The coin never again dropped back to its tether price, and it seems no one really cares to fix it since it’s beneficial to the users. However, a coin that can’t hold its peg can go down too, and that should be worrying to anyone who’s actually looking to utilize a stable currency.
TrueUSD is a stable coin meant to compete with USDT, and they’re doing a pretty good job of sticking to their peg for the most part. Interestingly, this company actually funds its users by utilizing a legal escrow scheme.
This allows them to provide investors access to a stable coin without the company ever touching the funds. Instead, a trusted third party manages this. A smart contract ensures that there is always an equal 1:1 accounting of tokens and USD between the escrow.
They also offer the legal protections that USDT seems to lack, offering purchasers the ability to always trade their tokens for US dollars, with full account transparency and frequent third-party audits.

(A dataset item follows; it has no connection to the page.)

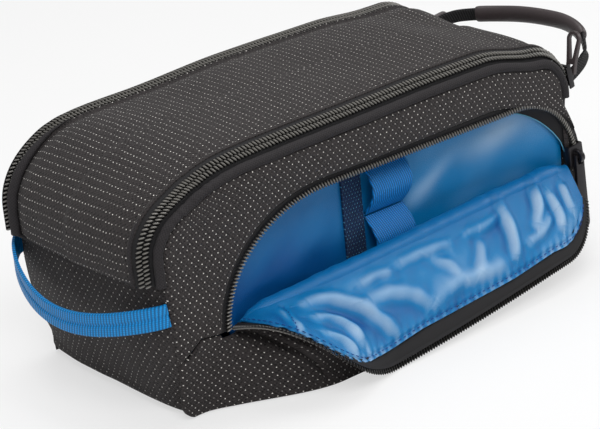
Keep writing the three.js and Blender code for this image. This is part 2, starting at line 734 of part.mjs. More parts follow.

While they have an excellent product, there are only a few exchanges which allow you to trade using this asset, and that means they have some catching up to do if they want to overtake Tether. However, they do have a very attractive offering.
In closing, there are many circumstances where it may make sense to hold some of your funds in a stable asset, and if you don’t want the hassle of exporting to your native fiat currency, then a pegged option could be the way to go. This not only gives you excellent capital protection, but it also gives you buying options in down markets.
Keep in mind that this is by no means an extensive list, and there are many other similar currencies out there that you might want to explore for yourself. Even decentralized exchanges can have them such as Bitshare’s BitUSD, this gives even the most private of cryptocurrency investors an option to limit their volatility exposure without cashing out to fiat. You can think of these currencies as just another tool to be utilized in your arsenal to make you a better trader and to protect your assets.